= Written exercise =
Below are entries. Reproduce exactly the lines between the line holding "base_chassis();" and the line holding "low, high = Vector((1e9,)", inclusive, and only those.

= Task input =
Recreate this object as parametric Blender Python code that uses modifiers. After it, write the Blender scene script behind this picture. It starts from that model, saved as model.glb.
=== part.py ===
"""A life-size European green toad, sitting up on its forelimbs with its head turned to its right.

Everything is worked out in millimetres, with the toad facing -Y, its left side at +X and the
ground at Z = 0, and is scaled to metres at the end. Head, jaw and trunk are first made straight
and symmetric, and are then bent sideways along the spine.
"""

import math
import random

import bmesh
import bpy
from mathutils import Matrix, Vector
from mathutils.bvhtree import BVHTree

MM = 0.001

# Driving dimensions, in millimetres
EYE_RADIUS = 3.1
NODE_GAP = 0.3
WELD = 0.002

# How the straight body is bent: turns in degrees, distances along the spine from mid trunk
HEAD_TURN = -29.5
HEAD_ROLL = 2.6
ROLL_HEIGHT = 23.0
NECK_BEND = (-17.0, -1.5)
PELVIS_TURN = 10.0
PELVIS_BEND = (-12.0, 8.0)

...

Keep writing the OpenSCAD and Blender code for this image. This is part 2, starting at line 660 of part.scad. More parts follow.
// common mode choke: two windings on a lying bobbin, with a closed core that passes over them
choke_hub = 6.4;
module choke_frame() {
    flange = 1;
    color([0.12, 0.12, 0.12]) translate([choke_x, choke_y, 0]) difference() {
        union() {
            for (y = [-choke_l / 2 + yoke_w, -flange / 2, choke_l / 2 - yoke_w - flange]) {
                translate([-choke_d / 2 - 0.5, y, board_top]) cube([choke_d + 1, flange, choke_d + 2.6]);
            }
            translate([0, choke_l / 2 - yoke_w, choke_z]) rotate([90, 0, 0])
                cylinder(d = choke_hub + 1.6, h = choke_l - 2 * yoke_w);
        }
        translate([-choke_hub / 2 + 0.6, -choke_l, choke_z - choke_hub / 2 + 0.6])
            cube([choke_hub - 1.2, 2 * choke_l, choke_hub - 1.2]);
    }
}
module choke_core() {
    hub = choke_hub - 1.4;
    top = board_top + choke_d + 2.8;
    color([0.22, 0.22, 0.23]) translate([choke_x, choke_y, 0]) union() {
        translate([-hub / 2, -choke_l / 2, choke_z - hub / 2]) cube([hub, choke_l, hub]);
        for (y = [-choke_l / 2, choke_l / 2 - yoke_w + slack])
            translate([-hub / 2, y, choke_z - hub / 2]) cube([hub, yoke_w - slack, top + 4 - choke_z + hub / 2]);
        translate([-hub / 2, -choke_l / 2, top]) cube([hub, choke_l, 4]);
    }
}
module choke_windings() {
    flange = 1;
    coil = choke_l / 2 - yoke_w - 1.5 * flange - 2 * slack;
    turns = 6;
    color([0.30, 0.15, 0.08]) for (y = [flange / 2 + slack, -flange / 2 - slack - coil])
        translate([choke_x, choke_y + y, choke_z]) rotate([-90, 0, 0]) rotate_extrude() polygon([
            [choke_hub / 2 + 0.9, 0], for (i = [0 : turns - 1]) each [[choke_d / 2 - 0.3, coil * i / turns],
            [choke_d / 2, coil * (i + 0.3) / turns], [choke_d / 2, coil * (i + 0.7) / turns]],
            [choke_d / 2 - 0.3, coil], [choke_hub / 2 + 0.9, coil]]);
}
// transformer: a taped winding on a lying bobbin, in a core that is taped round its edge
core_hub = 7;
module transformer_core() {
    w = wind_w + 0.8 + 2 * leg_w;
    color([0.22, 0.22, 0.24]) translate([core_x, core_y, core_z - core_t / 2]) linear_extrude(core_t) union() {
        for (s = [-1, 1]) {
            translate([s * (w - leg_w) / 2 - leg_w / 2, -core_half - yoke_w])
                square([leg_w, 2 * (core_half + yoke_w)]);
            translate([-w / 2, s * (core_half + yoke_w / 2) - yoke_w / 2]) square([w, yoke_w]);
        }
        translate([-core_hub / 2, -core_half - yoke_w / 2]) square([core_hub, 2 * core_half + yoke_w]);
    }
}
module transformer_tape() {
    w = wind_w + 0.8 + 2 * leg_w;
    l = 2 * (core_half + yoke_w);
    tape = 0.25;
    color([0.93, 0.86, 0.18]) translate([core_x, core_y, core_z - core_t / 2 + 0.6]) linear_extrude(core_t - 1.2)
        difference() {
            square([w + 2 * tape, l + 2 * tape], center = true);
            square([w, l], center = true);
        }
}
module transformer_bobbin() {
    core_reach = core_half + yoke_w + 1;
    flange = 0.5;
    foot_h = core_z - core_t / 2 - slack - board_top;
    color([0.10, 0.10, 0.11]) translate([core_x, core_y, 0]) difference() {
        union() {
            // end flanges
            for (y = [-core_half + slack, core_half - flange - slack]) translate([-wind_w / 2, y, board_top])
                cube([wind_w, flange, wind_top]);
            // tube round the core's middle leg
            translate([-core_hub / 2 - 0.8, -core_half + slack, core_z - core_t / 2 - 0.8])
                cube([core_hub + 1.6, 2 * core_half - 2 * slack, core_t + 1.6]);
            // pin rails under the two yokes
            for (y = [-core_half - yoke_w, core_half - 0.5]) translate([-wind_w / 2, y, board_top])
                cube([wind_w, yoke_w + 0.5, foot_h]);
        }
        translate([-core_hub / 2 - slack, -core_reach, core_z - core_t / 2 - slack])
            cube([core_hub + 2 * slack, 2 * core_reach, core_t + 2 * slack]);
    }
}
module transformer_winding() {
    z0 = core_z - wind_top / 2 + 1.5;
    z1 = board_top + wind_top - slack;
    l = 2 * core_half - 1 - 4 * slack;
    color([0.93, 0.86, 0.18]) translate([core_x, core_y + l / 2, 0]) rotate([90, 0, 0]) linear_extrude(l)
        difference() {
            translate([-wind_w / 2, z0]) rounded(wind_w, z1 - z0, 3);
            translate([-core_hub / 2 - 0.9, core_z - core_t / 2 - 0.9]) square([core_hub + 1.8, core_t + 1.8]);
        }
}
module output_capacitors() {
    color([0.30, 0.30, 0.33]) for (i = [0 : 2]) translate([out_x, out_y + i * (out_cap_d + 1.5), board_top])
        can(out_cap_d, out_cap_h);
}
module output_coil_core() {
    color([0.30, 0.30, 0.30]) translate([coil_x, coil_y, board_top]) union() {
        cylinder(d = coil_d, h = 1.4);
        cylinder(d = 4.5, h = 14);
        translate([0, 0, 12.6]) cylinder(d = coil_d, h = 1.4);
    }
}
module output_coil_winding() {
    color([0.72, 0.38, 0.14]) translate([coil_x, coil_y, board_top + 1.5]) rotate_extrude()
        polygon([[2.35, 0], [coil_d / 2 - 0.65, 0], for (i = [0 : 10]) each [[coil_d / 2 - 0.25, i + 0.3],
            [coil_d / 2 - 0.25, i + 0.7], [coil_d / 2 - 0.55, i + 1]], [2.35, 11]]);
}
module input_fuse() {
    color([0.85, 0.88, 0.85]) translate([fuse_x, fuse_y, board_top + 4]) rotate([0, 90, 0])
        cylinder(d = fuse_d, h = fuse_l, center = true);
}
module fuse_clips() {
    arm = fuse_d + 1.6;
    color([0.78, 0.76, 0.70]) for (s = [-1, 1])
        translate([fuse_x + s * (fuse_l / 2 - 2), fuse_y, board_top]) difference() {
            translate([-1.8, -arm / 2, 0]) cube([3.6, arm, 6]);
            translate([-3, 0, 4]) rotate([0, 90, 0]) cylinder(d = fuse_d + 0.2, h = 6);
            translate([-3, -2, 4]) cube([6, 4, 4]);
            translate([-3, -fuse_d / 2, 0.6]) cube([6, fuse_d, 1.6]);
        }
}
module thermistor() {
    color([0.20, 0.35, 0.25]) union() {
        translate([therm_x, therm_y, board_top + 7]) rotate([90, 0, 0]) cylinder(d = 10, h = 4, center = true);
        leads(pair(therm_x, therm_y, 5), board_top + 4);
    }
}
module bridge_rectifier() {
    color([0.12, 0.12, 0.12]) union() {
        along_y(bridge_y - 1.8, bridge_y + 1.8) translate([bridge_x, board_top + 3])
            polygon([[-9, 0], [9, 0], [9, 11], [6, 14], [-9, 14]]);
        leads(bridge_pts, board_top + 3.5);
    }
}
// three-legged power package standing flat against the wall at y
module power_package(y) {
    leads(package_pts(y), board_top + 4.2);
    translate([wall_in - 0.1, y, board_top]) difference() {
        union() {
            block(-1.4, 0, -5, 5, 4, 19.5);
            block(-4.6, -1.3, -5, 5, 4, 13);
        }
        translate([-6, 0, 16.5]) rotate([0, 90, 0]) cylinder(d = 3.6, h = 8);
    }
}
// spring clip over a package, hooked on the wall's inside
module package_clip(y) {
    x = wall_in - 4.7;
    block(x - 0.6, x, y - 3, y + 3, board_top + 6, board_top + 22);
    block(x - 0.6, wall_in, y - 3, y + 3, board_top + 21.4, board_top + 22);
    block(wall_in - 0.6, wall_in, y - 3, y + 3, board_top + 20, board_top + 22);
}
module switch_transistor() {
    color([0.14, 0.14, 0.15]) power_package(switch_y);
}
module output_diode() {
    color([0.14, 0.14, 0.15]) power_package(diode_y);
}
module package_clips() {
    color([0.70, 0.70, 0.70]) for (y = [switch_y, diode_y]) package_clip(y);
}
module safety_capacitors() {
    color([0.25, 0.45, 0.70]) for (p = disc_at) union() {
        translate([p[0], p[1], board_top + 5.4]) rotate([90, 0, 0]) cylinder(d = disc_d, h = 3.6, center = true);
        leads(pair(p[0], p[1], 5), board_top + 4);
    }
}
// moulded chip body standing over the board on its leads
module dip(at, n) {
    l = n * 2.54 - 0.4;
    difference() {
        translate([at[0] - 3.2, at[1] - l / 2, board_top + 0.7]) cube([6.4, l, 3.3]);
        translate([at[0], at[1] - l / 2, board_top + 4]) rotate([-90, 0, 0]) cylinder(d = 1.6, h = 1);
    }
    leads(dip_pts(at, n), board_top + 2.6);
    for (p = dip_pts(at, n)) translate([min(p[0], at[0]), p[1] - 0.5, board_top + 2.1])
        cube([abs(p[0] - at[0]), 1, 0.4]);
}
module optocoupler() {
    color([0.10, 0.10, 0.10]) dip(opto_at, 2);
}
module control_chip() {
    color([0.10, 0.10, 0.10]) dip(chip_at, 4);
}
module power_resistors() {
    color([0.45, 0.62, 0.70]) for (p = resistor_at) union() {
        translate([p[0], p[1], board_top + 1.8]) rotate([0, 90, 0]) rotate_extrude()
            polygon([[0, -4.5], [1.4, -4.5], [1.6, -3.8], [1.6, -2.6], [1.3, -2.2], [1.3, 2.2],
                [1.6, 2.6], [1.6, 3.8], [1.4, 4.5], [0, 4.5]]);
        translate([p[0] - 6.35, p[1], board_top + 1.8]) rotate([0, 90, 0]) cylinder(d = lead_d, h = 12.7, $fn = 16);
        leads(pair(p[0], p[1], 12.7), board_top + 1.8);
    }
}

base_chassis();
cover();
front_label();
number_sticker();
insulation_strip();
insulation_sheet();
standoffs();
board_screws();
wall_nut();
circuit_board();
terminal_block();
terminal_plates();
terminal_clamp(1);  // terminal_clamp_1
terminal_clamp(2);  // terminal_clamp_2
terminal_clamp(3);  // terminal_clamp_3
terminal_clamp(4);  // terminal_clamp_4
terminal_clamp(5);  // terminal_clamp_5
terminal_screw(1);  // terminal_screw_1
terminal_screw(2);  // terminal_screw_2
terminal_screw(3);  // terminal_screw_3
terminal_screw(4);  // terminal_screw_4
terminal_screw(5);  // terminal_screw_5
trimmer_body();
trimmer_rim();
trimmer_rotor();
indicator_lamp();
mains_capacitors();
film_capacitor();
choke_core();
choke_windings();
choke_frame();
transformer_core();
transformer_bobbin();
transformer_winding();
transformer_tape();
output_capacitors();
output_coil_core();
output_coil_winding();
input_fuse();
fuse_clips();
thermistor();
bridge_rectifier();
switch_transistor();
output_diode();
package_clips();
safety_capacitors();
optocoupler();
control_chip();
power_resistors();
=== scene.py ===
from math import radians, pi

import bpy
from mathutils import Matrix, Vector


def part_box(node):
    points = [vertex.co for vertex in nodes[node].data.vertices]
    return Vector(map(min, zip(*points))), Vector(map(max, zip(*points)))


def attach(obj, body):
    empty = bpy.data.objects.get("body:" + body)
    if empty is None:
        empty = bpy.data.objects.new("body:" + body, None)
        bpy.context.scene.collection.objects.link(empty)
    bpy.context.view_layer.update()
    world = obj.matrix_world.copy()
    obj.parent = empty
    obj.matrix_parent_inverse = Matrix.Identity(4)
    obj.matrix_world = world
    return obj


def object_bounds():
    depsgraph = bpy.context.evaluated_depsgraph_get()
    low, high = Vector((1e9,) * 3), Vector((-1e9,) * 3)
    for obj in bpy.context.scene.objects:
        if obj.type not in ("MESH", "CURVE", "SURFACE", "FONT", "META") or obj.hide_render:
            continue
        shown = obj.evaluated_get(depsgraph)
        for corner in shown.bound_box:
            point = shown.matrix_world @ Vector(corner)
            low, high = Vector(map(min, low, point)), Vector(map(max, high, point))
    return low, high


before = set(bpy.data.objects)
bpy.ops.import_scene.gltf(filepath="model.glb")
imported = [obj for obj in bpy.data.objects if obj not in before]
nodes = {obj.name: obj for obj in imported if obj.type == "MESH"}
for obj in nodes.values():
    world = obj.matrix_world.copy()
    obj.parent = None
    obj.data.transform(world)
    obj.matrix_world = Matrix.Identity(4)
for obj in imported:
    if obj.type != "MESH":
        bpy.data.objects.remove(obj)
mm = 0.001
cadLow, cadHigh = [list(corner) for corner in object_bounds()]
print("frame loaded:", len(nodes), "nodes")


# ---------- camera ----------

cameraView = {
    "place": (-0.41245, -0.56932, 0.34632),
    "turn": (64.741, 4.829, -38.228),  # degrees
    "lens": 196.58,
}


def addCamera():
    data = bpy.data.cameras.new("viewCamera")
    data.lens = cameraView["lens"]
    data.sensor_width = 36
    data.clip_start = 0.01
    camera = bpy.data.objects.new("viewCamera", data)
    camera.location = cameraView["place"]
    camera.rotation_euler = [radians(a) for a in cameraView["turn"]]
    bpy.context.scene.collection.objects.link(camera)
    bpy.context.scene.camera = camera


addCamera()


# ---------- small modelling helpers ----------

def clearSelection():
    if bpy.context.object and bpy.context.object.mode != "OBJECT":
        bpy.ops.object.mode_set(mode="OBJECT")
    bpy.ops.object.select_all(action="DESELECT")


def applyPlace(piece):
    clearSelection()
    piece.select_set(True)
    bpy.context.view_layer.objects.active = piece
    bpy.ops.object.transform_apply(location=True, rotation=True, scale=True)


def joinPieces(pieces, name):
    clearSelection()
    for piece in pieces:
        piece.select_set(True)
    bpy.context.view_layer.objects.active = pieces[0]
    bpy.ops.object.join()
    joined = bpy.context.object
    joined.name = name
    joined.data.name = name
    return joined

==

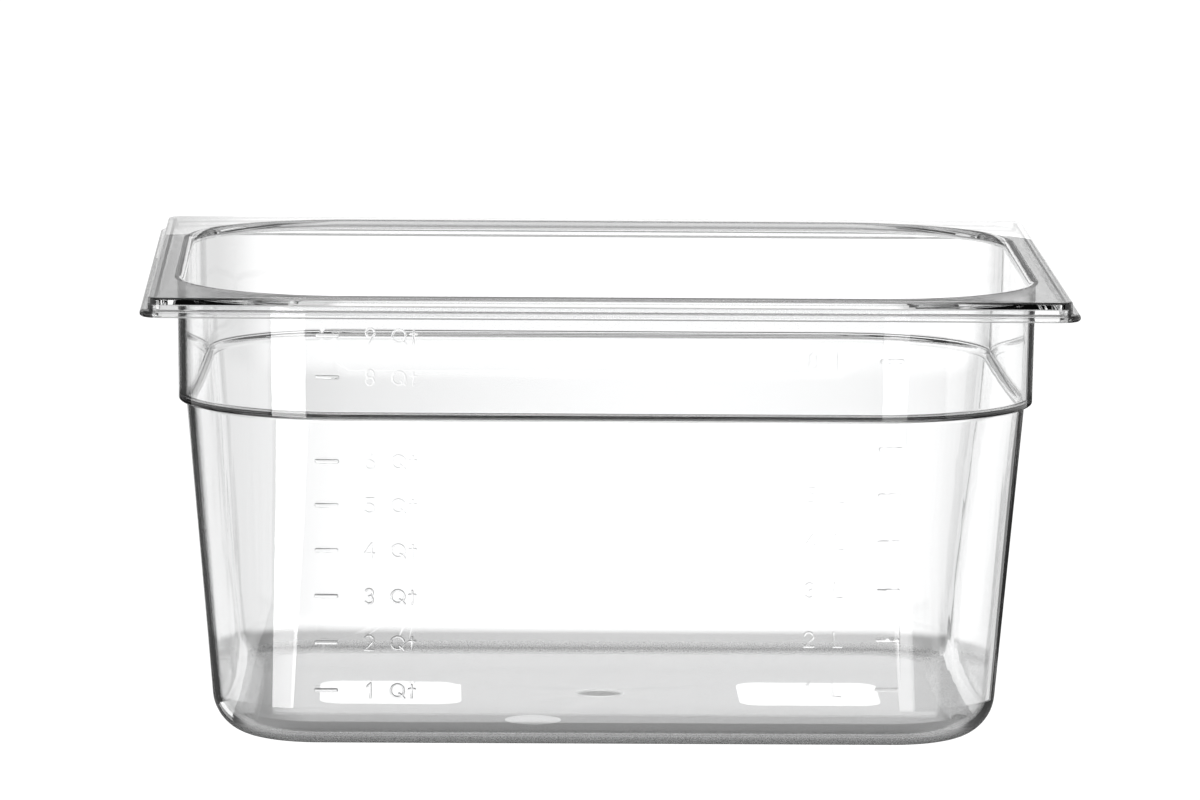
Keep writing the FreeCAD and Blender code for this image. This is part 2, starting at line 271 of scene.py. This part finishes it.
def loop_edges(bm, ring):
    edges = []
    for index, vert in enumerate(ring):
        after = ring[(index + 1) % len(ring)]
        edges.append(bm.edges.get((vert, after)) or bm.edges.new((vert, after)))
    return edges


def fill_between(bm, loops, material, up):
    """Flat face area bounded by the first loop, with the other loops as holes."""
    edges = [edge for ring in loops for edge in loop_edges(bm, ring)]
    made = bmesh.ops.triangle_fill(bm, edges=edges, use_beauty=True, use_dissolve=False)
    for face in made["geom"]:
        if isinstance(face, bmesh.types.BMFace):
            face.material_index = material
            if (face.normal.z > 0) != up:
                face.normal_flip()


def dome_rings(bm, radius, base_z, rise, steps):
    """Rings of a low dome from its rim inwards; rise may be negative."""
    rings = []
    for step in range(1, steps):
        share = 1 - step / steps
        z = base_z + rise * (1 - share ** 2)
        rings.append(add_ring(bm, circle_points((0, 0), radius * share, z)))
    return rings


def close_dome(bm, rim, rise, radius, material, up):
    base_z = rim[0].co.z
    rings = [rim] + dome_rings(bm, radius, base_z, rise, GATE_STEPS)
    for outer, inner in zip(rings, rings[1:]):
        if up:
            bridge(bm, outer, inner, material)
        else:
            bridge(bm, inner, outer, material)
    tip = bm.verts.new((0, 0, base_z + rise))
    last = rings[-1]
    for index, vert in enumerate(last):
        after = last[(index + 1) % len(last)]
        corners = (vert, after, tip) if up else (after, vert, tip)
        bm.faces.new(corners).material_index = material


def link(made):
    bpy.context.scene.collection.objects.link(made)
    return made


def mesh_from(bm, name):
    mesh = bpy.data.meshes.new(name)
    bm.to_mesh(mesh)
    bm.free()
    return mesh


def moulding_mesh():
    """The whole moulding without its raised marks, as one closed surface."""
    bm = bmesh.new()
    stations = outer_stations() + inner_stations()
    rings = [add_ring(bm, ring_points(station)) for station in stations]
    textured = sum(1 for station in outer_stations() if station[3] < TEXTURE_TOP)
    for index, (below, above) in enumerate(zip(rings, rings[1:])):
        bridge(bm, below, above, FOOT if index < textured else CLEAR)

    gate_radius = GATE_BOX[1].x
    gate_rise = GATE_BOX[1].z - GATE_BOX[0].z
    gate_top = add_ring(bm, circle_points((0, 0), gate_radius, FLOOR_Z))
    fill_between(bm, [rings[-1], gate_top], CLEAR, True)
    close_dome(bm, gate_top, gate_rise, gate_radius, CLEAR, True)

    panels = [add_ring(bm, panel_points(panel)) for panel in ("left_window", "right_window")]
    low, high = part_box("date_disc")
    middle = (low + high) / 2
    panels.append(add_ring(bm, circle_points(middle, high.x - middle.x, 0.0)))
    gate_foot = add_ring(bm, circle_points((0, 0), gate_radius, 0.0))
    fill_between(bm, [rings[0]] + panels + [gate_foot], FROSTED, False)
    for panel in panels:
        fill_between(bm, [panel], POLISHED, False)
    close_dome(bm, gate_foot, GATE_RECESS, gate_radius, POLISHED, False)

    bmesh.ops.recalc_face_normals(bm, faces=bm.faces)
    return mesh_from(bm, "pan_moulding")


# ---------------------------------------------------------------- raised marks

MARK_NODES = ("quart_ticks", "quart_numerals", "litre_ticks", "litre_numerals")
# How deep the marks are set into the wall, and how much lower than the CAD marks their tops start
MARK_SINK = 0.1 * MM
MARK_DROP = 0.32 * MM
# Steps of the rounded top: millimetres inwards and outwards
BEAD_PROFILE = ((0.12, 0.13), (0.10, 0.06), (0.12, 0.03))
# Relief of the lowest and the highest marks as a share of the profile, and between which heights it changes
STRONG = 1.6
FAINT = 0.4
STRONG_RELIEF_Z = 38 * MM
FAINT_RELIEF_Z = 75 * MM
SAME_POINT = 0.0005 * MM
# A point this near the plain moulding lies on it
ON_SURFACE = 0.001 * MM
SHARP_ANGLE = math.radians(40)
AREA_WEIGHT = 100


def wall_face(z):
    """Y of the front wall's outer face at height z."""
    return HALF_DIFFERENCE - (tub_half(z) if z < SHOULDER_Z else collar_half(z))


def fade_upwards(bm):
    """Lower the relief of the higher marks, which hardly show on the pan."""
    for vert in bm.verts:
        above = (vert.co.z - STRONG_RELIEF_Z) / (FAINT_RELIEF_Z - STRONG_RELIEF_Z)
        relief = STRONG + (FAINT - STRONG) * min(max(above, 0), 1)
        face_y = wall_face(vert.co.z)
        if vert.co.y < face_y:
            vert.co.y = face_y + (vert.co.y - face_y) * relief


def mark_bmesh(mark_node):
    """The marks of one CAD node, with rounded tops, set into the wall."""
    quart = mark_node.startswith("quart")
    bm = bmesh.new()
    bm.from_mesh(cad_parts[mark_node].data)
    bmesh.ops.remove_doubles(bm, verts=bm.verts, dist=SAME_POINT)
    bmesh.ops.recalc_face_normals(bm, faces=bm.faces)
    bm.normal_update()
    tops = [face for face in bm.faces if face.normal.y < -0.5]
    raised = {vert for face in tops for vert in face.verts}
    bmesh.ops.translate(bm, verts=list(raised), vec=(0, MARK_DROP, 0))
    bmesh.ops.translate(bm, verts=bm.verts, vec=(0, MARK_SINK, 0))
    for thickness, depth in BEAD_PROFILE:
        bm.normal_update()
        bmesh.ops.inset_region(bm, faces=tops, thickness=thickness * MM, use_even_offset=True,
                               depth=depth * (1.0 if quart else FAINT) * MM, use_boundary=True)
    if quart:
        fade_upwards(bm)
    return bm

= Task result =
base_chassis();
cover();
front_label();
number_sticker();
insulation_strip();
insulation_sheet();
standoffs();
board_screws();
wall_nut();
circuit_board();
terminal_block();
terminal_plates();
terminal_clamp(1);  // terminal_clamp_1
terminal_clamp(2);  // terminal_clamp_2
terminal_clamp(3);  // terminal_clamp_3
terminal_clamp(4);  // terminal_clamp_4
terminal_clamp(5);  // terminal_clamp_5
terminal_screw(1);  // terminal_screw_1
terminal_screw(2);  // terminal_screw_2
terminal_screw(3);  // terminal_screw_3
terminal_screw(4);  // terminal_screw_4
terminal_screw(5);  // terminal_screw_5
trimmer_body();
trimmer_rim();
trimmer_rotor();
indicator_lamp();
mains_capacitors();
film_capacitor();
choke_core();
choke_windings();
choke_frame();
transformer_core();
transformer_bobbin();
transformer_winding();
transformer_tape();
output_capacitors();
output_coil_core();
output_coil_winding();
input_fuse();
fuse_clips();
thermistor();
bridge_rectifier();
switch_transistor();
output_diode();
package_clips();
safety_capacitors();
optocoupler();
control_chip();
power_resistors();
=== scene.py ===
from math import radians, pi

import bpy
from mathutils import Matrix, Vector


def part_box(node):
    points = [vertex.co for vertex in nodes[node].data.vertices]
    return Vector(map(min, zip(*points))), Vector(map(max, zip(*points)))


def attach(obj, body):
    empty = bpy.data.objects.get("body:" + body)
    if empty is None:
        empty = bpy.data.objects.new("body:" + body, None)
        bpy.context.scene.collection.objects.link(empty)
    bpy.context.view_layer.update()
    world = obj.matrix_world.copy()
    obj.parent = empty
    obj.matrix_parent_inverse = Matrix.Identity(4)
    obj.matrix_world = world
    return obj


def object_bounds():
    depsgraph = bpy.context.evaluated_depsgraph_get()
    low, high = Vector((1e9,) * 3), Vector((-1e9,) * 3)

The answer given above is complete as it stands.